There are multiple credible reports of Russian indiscriminate attacks on private buildings and people, including hospitals. These are being investigated. I have not seen any evidence the Ukrainian military has attacked Russian territory or Russian civilians, so the ethical picture shows a sharp contrast between Russian aggression and violations of the rights of non-combatants and Ukrainian actions limited to defense of their territorial integrity.

The big question for third parties in nations around the world is, what are we called to do? There is a moral imperative to give humanitarian assistance to war refugees—several million people and increasing. Providing aid to the side that in our judgment has a just cause and is fighting ethically is reasonable as well.

Prudential arguments about what actions on the part of the US or other countries might risk broadening the scope of the war should be ethically evaluated.

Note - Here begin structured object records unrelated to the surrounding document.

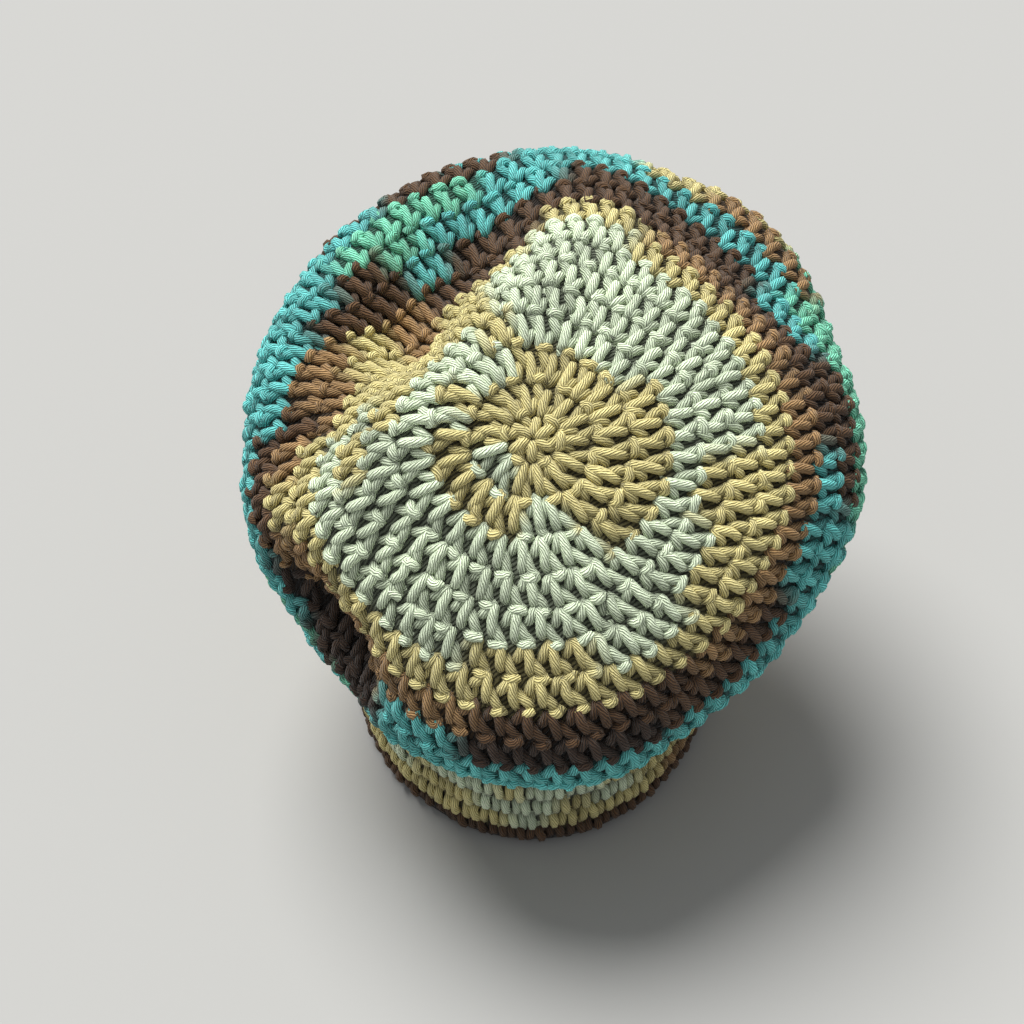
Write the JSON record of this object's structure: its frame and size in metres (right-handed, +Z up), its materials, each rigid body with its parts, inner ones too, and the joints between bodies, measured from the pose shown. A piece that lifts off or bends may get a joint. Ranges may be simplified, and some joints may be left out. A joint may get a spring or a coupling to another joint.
{
  "type": "crocheted slouchy beanie",
  "caption": "Slouchy crocheted cotton beanie with a full, folded bag of a crown over a snug head band, open below.",
  "frame": {"origin": "middle of the head opening, on the plane of the rim that the hat rests on", "axes": "+Z up through the crown, -Y toward the forehead, +Y toward the nape, +X toward the wearer's left"},
  "size_m": [0.2499, 0.2571, 0.2188],
  "materials": {
    "crown_yarn": "matt plied cotton yarn, crocheted, striped in sand, mint, brown and turquoise",
    "band_yarn": "matt plied cotton yarn, crocheted, striped in sand, mint and brown"
  },
  "bodies": {
    "root": {"crown": "crown_yarn", "band": "band_yarn"}
  },
  "joints": []
}
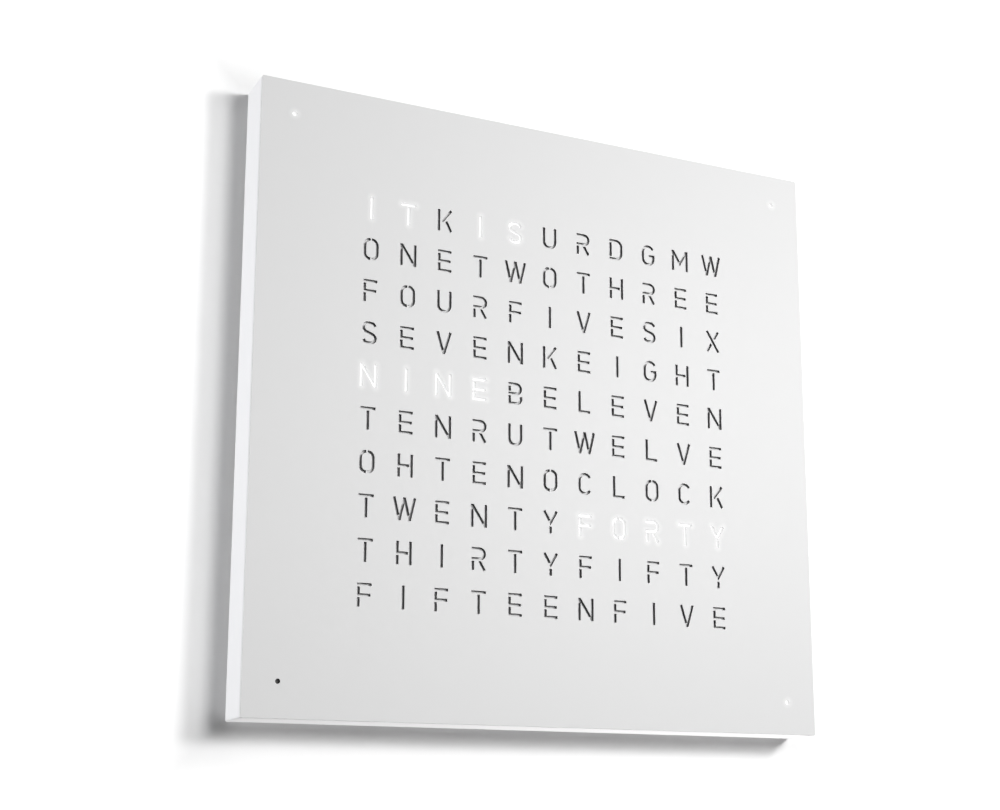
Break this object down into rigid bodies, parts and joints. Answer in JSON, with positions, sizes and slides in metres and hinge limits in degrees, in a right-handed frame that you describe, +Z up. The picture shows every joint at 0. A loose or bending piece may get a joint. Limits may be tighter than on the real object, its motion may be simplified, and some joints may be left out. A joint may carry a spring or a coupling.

Especially if one is not directly attacked, joining a conflict materially, or as a co-combatant, requires analysis to see if just war criteria are met. Historically, the decisions to join in wars have sometimes been for cynical or Machiavellian reasons and at other times were emotionally driven. We should avoid both traps. The humanitarian impulse to go to war—to end human rights abuses, remove a dictator, etc.—is particularly fraught with danger. One runs the terrible risk of the “cure” being worse than the original disease.

War is always a tragedy and a failure of the commandment to love our neighbor as ourselves. Both sides in an armed conflict can be in the wrong. In the best of circumstances, only one side can have a just cause, but frequently there are grievances on both sides that grow as the killing continues. The “logic of war” is a very dangerous dynamic that must be resisted. Nations can be sucked into conflicts and led to escalate the scale of killing and destruction as wars drag on. As we pray for peace, it is good to be keenly aware of the dangers and ethical challenges of war.